Repeat the lines of the data that follow, please, starting at the first and stopping after the one with "return places".

============================================================

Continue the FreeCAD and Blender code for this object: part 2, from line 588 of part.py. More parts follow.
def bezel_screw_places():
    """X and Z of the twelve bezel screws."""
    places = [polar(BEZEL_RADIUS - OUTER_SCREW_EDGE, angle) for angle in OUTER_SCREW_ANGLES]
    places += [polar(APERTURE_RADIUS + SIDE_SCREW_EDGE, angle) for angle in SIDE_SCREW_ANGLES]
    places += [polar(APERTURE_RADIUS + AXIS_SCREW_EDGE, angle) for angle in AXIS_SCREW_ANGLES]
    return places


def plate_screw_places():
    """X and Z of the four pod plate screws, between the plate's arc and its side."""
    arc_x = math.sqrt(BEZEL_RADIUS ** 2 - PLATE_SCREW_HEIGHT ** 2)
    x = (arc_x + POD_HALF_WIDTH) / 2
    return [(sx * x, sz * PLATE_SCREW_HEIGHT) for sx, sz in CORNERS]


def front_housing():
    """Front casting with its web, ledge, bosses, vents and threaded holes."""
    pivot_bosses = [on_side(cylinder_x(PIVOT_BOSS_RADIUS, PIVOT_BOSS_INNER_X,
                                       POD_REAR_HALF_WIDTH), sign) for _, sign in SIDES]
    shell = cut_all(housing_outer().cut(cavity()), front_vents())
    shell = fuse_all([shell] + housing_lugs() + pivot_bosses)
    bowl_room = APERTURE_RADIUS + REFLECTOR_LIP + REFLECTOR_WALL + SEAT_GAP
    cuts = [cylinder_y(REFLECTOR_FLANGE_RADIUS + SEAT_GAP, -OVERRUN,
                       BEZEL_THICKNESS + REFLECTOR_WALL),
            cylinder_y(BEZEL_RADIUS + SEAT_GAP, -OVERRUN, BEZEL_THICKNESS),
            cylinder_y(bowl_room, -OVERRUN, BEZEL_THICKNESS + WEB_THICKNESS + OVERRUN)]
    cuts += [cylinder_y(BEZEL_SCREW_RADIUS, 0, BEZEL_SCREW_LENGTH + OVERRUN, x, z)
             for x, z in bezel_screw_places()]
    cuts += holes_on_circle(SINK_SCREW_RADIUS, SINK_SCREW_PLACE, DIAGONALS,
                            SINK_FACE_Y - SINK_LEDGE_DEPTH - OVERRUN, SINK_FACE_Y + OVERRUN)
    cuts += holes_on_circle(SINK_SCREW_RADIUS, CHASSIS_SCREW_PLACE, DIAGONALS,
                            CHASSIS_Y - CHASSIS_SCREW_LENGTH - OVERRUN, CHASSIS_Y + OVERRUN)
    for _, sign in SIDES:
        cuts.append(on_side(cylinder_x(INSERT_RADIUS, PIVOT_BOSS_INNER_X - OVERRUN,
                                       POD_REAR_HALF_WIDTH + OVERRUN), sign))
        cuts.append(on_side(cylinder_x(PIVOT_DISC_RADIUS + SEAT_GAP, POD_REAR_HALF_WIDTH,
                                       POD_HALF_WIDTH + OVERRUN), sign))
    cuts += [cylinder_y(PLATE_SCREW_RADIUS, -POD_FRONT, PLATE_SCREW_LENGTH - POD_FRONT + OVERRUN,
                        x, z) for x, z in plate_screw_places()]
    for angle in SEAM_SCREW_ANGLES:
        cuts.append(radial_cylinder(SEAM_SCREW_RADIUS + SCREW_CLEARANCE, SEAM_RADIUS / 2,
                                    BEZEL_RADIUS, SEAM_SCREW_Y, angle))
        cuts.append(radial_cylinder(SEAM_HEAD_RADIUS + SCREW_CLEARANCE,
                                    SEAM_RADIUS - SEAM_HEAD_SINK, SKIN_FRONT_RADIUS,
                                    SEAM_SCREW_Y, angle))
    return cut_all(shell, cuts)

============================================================

- Solution -
Continue the FreeCAD and Blender code for this object: part 2, from line 588 of part.py. More parts follow.
def bezel_screw_places():
    """X and Z of the twelve bezel screws."""
    places = [polar(BEZEL_RADIUS - OUTER_SCREW_EDGE, angle) for angle in OUTER_SCREW_ANGLES]
    places += [polar(APERTURE_RADIUS + SIDE_SCREW_EDGE, angle) for angle in SIDE_SCREW_ANGLES]
    places += [polar(APERTURE_RADIUS + AXIS_SCREW_EDGE, angle) for angle in AXIS_SCREW_ANGLES]
    return places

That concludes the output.